With current US legislation, all vehicles must have traditional human-operated controls. Forty-one states have produced legislation or executive orders regarding the testing or implementation of AVs, but to date, there has been no successful federal regulation passed. The year 2018 saw the AV START Act, which would allow AVs on roads, fail in the senate. However, the groundwork has been put into place for efforts to begin again, which may find 2020 as the year a similar act makes some progress.

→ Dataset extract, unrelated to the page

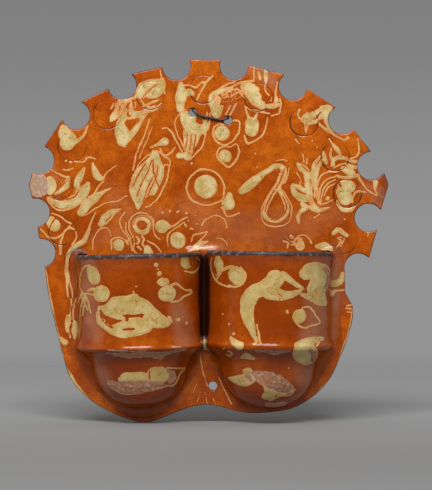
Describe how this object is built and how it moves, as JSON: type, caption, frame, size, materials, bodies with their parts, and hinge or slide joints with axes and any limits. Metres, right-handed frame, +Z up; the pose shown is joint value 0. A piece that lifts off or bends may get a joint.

There is also the issue of how ready we are to accept AVs into our lives. This year will see the continuation of programs, such as Texas’ Smart Mobility — implementing smart technology solutions to create traffic management processes that will support self-driving cars in the near future. However, there will also need to be a certain focus on convincing the public that AVs are a realistic and affordable option. We have already seen the government introduce incentives to encourage the adoption of electric vehicles. It may be the case that more and greater tax credits need to be introduced to spread the use of these potentially safer vehicles.
While most of us have accepted that self-driving vehicles are an upcoming reality for our roads, we are certainly not quite at the point where they’ll be ubiquitous any time soon. However, 2020 is likely to be a year in which certain essential elements begin to be slotted into place. 5G, legislation and further safety testing are vital steps on a responsible evolution to fully autonomous vehicles on our roads.